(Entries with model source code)
==================================================

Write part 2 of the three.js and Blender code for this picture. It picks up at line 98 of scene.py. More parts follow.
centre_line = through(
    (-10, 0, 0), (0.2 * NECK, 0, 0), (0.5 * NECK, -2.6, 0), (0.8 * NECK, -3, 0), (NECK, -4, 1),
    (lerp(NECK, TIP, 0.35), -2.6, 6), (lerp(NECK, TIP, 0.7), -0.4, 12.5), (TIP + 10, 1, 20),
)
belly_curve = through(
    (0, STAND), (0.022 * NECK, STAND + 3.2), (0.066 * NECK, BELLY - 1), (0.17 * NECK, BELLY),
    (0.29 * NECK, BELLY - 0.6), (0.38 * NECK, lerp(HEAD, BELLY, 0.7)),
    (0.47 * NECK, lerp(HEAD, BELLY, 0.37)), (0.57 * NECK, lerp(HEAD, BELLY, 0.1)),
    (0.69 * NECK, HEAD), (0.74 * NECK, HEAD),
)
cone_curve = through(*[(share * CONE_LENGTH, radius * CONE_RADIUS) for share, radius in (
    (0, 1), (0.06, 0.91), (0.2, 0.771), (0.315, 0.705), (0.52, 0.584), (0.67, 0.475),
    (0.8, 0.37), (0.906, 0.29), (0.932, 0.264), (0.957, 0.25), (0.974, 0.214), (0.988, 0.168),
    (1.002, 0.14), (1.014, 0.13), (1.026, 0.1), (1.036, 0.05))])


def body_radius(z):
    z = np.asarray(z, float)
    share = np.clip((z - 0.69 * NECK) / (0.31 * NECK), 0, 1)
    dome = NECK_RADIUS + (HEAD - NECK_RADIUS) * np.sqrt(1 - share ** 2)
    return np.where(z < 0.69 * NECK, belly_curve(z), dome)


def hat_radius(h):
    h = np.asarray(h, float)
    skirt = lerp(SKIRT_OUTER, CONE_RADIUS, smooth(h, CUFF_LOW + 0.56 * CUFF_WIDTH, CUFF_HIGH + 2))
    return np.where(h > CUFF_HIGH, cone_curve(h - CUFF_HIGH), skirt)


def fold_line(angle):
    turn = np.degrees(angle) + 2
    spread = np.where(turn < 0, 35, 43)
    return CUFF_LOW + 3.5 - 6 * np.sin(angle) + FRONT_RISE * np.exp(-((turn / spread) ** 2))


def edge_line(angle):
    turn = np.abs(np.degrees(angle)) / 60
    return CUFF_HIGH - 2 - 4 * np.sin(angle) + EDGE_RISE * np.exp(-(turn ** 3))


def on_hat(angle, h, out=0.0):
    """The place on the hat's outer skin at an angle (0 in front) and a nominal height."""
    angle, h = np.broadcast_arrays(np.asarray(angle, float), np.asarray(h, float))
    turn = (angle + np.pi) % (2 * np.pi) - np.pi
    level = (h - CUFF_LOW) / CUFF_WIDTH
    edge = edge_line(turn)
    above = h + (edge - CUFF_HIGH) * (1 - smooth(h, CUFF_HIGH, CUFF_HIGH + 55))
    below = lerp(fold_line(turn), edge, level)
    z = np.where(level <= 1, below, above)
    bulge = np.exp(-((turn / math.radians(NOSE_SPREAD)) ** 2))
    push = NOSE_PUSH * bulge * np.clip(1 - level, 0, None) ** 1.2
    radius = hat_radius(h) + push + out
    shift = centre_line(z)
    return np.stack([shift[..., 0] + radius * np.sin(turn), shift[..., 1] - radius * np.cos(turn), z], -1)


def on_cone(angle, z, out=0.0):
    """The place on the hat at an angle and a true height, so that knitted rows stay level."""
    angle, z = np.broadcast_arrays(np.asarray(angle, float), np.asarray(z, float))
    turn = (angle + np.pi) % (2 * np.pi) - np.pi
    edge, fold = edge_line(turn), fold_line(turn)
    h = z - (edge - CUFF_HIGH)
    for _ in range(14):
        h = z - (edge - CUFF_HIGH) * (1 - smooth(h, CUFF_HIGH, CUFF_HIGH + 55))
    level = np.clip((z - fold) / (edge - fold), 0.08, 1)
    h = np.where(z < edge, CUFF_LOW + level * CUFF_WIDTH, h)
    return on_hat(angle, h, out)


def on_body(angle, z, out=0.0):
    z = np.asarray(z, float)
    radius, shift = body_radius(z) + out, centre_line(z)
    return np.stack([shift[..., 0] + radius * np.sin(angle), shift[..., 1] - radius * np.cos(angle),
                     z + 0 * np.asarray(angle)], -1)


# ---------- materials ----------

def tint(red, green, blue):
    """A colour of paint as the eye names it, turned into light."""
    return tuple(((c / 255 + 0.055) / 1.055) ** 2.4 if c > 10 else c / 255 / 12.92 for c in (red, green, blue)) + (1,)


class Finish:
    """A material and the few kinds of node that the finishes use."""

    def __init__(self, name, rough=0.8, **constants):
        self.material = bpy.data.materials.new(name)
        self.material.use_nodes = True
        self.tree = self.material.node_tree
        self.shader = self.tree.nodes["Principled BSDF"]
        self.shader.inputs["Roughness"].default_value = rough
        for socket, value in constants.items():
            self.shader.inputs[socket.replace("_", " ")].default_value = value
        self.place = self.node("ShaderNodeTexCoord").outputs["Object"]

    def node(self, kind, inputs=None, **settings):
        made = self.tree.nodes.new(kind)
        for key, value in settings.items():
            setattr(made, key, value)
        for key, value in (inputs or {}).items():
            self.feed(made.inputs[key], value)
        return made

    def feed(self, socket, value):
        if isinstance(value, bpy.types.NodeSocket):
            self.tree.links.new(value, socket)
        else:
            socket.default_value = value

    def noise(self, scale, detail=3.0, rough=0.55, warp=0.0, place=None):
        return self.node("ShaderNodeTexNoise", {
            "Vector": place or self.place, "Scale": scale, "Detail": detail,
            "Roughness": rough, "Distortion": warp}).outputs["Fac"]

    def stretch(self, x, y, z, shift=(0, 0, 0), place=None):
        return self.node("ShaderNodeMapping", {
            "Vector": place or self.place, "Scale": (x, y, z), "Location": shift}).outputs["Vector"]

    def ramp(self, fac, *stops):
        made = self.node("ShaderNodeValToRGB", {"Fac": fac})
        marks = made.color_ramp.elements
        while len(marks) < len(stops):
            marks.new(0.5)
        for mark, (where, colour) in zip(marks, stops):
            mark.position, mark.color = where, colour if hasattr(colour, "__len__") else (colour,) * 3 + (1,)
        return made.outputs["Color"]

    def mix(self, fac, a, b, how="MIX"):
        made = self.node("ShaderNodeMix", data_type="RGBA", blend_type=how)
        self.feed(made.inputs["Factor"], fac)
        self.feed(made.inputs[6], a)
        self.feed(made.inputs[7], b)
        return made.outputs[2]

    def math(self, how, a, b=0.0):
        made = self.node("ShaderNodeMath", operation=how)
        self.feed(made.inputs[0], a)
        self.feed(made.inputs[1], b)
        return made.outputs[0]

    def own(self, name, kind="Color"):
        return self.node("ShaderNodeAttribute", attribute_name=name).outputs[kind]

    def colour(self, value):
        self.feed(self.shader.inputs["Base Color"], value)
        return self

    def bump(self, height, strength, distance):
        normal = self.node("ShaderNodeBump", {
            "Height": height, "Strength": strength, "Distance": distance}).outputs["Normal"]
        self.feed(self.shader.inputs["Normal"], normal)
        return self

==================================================

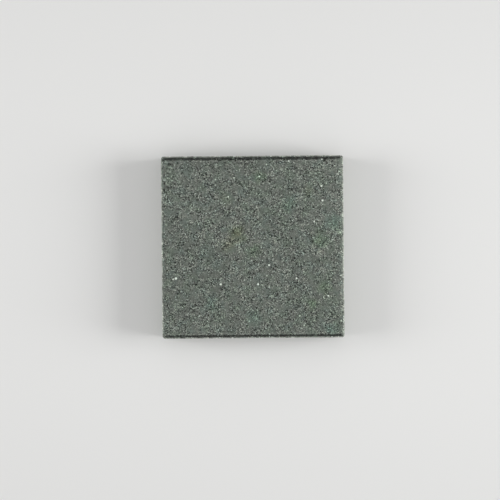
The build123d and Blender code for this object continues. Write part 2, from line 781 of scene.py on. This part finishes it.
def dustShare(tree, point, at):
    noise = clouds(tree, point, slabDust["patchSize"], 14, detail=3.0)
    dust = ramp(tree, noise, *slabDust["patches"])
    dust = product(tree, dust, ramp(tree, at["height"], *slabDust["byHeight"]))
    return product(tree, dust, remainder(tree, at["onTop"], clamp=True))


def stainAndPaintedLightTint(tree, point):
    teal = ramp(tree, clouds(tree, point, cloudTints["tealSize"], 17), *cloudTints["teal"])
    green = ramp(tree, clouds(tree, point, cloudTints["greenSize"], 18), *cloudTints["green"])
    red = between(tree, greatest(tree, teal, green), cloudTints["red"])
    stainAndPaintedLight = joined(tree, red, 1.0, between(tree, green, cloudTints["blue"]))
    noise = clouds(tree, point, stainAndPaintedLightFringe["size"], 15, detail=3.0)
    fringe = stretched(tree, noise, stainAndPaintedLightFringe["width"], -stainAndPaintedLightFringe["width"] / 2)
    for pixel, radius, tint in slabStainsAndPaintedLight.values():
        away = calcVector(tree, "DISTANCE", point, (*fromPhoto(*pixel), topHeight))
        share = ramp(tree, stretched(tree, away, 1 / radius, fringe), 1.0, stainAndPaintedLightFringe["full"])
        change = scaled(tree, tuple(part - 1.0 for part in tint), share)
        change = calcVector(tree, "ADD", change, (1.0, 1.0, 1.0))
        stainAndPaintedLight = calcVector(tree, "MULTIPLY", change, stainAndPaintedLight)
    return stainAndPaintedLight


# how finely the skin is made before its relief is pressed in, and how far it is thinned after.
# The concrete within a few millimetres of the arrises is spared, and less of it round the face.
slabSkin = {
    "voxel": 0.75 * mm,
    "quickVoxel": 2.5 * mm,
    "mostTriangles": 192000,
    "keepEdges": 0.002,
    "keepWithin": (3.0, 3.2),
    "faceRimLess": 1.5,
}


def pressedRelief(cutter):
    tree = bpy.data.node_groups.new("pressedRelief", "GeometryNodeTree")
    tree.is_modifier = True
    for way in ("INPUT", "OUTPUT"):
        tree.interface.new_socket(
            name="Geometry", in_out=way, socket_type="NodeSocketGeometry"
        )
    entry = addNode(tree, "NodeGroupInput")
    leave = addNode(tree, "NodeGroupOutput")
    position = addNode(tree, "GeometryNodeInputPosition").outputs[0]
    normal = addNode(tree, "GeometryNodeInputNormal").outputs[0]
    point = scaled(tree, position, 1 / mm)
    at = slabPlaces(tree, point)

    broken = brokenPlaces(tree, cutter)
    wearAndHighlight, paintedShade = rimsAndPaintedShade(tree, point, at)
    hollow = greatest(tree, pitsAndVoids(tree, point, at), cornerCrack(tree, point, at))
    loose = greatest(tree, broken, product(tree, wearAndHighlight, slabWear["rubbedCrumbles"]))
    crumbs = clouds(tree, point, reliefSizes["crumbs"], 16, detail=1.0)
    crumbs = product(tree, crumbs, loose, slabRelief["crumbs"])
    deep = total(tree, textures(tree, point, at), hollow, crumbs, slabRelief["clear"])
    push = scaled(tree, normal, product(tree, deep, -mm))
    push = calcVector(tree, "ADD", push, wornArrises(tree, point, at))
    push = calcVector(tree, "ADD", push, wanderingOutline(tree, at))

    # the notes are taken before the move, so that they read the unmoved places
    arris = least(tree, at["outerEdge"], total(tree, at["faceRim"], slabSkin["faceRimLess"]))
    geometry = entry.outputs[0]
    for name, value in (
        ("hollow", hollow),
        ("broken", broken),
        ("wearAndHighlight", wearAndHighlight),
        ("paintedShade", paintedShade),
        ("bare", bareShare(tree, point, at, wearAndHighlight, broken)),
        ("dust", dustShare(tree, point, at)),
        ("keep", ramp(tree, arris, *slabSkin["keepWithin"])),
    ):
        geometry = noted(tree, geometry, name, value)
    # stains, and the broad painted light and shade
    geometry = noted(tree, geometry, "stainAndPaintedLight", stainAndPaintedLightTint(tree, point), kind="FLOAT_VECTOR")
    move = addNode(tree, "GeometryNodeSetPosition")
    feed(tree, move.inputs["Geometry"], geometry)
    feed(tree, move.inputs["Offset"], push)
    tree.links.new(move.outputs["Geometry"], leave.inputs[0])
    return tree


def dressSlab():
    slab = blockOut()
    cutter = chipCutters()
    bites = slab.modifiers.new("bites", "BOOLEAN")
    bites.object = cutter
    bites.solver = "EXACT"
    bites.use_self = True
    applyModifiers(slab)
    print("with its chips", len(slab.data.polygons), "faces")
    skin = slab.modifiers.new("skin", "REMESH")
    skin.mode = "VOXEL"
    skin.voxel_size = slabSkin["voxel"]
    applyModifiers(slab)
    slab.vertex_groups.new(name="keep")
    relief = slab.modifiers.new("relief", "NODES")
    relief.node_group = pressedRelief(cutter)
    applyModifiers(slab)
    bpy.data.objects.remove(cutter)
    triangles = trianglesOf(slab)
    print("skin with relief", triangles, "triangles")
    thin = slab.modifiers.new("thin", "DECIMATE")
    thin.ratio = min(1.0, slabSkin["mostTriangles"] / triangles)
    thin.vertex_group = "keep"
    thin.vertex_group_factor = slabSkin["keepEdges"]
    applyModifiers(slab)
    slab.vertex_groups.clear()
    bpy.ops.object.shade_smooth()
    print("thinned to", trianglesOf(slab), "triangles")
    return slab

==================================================

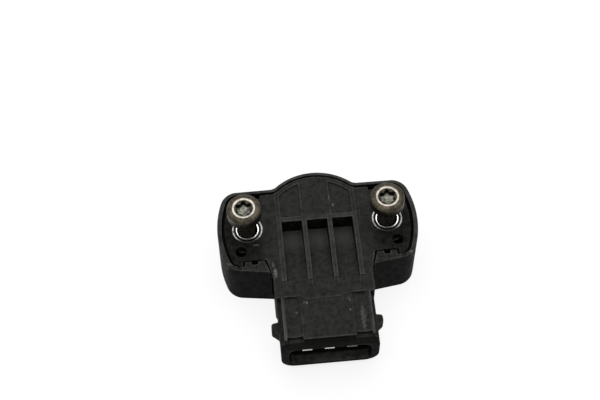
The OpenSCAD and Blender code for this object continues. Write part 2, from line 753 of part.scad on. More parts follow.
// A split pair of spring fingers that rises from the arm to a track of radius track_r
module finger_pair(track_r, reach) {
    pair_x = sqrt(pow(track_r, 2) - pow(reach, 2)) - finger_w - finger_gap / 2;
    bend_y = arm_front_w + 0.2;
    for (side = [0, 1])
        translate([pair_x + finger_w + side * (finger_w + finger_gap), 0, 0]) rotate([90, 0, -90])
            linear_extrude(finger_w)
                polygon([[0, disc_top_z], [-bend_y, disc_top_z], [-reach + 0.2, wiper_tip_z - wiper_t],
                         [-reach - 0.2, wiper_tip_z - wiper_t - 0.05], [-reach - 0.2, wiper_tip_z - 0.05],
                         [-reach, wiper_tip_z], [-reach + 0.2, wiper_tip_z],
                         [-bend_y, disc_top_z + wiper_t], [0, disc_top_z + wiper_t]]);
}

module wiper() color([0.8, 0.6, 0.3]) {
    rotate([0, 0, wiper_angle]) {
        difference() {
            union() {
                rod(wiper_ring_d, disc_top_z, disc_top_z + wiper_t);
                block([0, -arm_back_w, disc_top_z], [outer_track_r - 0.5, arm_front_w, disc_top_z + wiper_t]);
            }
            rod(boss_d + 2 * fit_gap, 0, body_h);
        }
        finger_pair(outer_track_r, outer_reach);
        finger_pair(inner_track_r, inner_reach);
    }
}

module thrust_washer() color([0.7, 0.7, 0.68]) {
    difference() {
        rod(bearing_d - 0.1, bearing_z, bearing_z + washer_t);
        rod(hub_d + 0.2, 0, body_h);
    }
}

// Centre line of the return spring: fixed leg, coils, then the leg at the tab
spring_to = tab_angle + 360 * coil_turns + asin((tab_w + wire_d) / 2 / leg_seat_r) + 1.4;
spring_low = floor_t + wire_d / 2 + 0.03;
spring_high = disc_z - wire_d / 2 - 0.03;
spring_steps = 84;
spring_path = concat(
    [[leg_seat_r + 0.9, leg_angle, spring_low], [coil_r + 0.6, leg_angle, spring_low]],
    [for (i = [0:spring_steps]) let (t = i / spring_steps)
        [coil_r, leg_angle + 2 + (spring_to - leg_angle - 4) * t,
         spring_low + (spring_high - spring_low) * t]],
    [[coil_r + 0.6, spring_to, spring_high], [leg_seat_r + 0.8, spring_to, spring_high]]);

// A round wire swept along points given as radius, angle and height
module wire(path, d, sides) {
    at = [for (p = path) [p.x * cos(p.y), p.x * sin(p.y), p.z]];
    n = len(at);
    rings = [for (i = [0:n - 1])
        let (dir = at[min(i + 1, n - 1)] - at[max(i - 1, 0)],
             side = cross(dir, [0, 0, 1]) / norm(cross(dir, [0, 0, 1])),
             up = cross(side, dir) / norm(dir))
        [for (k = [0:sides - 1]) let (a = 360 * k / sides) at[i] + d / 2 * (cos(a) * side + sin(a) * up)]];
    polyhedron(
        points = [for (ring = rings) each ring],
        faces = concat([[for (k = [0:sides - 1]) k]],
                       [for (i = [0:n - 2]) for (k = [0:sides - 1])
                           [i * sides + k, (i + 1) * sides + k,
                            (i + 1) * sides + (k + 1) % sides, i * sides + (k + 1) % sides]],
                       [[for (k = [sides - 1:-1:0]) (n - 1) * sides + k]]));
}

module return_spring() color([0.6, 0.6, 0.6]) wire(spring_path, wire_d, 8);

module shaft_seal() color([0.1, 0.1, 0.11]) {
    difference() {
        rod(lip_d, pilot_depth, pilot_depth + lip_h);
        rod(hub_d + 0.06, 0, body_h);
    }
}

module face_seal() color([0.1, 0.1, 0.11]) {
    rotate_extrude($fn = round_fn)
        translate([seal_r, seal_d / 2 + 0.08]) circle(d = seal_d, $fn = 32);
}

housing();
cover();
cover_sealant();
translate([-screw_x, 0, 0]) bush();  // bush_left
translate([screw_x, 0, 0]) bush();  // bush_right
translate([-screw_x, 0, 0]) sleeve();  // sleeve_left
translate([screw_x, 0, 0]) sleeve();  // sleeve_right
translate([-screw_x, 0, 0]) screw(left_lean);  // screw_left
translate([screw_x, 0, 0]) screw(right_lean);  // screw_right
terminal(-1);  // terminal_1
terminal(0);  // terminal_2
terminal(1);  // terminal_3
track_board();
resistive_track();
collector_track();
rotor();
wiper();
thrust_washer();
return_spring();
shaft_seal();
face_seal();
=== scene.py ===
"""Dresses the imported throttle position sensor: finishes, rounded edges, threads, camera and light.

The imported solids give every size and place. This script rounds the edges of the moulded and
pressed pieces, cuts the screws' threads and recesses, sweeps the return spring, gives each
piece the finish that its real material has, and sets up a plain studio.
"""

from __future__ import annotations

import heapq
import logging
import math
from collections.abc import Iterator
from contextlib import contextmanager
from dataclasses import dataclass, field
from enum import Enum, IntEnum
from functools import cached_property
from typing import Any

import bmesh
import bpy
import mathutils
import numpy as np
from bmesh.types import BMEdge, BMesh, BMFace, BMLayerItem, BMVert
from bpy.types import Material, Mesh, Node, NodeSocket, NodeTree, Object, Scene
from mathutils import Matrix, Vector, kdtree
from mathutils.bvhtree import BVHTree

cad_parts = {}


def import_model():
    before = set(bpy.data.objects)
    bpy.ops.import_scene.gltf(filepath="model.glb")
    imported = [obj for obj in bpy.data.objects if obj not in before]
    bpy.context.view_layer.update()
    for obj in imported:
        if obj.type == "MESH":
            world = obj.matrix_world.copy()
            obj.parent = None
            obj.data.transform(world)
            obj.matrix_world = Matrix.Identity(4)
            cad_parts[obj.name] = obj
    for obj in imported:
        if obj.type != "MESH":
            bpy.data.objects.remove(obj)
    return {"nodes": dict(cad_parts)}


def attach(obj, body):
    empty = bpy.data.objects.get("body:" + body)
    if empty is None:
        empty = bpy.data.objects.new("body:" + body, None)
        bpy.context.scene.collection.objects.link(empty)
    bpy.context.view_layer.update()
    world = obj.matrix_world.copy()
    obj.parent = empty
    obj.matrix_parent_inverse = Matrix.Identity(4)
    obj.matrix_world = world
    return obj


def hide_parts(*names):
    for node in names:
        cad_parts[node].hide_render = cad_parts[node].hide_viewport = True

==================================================

◆ **Written task**:
From the records above, extract exactly and only the lines that begin at the line with "module return_spring() color([0.6, 0.6, 0.6])" and stop after the line with "from __future__ import annotations".

◆ **Written reply**:
module return_spring() color([0.6, 0.6, 0.6]) wire(spring_path, wire_d, 8);

module shaft_seal() color([0.1, 0.1, 0.11]) {
    difference() {
        rod(lip_d, pilot_depth, pilot_depth + lip_h);
        rod(hub_d + 0.06, 0, body_h);
    }
}

module face_seal() color([0.1, 0.1, 0.11]) {
    rotate_extrude($fn = round_fn)
        translate([seal_r, seal_d / 2 + 0.08]) circle(d = seal_d, $fn = 32);
}

housing();
cover();
cover_sealant();
translate([-screw_x, 0, 0]) bush();  // bush_left
translate([screw_x, 0, 0]) bush();  // bush_right
translate([-screw_x, 0, 0]) sleeve();  // sleeve_left
translate([screw_x, 0, 0]) sleeve();  // sleeve_right
translate([-screw_x, 0, 0]) screw(left_lean);  // screw_left
translate([screw_x, 0, 0]) screw(right_lean);  // screw_right
terminal(-1);  // terminal_1
terminal(0);  // terminal_2
terminal(1);  // terminal_3
track_board();
resistive_track();
collector_track();
rotor();
wiper();
thrust_washer();
return_spring();
shaft_seal();
face_seal();
=== scene.py ===
"""Dresses the imported throttle position sensor: finishes, rounded edges, threads, camera and light.

The imported solids give every size and place. This script rounds the edges of the moulded and
pressed pieces, cuts the screws' threads and recesses, sweeps the return spring, gives each
piece the finish that its real material has, and sets up a plain studio.
"""

from __future__ import annotations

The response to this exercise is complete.